__Task directions__
Pick out all lines in the listing holding the string "materials" and copy them.

__Supplied data__

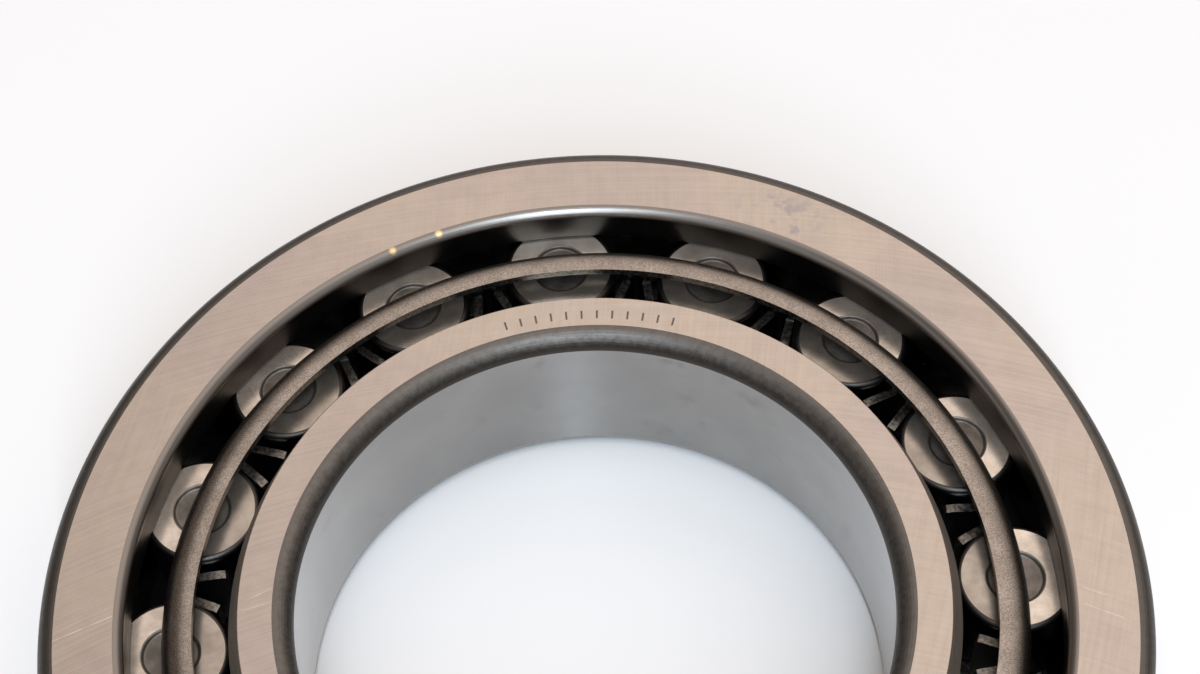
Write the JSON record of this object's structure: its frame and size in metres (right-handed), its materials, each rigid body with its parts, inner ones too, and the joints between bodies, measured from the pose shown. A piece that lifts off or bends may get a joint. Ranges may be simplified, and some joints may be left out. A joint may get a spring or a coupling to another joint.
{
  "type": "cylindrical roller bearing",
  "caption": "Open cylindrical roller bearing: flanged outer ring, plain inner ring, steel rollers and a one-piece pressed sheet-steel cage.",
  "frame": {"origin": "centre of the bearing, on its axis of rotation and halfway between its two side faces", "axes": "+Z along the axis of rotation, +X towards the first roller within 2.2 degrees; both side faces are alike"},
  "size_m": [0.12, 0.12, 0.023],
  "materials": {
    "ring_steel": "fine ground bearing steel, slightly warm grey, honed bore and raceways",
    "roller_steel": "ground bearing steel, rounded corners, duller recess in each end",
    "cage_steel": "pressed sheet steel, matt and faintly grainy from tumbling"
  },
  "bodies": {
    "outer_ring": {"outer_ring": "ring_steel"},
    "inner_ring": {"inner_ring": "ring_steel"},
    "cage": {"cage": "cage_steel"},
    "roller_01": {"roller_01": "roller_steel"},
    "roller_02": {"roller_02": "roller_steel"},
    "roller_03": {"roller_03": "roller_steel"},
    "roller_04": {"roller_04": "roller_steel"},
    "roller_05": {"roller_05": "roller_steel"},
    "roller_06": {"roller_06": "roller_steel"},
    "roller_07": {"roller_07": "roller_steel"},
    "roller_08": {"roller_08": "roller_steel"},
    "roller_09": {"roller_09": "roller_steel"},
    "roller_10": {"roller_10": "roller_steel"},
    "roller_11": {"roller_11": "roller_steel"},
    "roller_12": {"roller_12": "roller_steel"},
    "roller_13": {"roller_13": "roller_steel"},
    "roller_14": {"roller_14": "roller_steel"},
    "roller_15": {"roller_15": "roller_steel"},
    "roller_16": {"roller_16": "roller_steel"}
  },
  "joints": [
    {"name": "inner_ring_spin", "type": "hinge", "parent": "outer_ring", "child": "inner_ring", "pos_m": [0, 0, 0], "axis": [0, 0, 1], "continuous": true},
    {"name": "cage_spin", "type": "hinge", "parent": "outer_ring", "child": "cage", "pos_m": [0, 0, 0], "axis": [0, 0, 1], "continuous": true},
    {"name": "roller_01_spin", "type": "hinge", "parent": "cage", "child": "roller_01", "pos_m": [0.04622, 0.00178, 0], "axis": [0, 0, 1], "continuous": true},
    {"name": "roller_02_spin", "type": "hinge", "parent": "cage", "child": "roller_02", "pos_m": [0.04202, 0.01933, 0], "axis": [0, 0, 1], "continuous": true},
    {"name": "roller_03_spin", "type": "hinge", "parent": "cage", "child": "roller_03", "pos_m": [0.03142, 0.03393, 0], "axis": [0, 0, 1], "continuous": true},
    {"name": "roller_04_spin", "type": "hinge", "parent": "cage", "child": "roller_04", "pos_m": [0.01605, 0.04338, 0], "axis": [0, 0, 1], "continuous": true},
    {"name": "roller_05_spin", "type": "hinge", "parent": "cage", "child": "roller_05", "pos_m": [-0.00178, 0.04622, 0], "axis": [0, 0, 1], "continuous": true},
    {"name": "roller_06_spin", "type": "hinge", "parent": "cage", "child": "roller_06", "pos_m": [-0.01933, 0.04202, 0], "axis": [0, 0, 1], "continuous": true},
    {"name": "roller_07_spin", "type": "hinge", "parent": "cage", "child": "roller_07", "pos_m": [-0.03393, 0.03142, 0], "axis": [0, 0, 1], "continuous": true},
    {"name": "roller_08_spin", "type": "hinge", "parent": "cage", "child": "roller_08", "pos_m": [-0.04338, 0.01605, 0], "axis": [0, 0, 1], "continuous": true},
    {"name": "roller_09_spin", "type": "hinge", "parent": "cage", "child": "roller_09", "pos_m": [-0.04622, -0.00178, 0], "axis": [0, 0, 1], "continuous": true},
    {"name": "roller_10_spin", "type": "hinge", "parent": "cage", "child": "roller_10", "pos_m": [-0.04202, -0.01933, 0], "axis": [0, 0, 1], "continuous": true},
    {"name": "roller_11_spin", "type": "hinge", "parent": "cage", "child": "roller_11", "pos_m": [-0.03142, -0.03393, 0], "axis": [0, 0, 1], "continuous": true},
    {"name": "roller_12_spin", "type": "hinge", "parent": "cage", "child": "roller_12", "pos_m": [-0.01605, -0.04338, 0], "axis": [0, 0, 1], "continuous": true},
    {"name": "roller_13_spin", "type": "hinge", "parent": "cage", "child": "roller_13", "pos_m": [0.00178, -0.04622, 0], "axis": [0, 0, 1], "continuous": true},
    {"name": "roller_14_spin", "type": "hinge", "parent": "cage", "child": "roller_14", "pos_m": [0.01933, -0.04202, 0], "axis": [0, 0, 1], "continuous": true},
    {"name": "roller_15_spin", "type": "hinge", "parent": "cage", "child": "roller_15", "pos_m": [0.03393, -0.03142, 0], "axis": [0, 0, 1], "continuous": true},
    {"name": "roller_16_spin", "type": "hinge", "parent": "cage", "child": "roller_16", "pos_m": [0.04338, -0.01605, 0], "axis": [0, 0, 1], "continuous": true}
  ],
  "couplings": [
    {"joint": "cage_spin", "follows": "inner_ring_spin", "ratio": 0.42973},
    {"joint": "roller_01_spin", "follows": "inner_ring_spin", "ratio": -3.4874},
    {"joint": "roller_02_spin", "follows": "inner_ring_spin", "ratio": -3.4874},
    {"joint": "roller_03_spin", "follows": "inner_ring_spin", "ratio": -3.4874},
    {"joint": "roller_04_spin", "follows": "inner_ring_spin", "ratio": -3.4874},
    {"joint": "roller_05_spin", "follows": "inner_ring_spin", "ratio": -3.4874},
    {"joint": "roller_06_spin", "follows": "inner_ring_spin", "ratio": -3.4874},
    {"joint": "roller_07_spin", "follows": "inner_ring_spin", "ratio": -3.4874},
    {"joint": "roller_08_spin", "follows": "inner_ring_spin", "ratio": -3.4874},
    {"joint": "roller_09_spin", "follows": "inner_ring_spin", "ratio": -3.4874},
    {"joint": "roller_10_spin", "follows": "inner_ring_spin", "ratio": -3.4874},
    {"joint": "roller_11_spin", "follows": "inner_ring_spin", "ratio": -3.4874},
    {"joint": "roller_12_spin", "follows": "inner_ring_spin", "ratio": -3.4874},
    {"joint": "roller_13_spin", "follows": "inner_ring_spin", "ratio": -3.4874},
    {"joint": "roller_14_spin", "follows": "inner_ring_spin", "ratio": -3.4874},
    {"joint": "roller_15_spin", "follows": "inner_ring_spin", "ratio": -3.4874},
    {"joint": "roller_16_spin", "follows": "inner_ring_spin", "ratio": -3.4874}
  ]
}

__Written response__
Write the JSON record of this object's structure: its frame and size in metres (right-handed), its materials, each rigid body with its parts, inner ones too, and the joints between bodies, measured from the pose shown. A piece that lifts off or bends may get a joint. Ranges may be simplified, and some joints may be left out. A joint may get a spring or a coupling to another joint.
  "materials": {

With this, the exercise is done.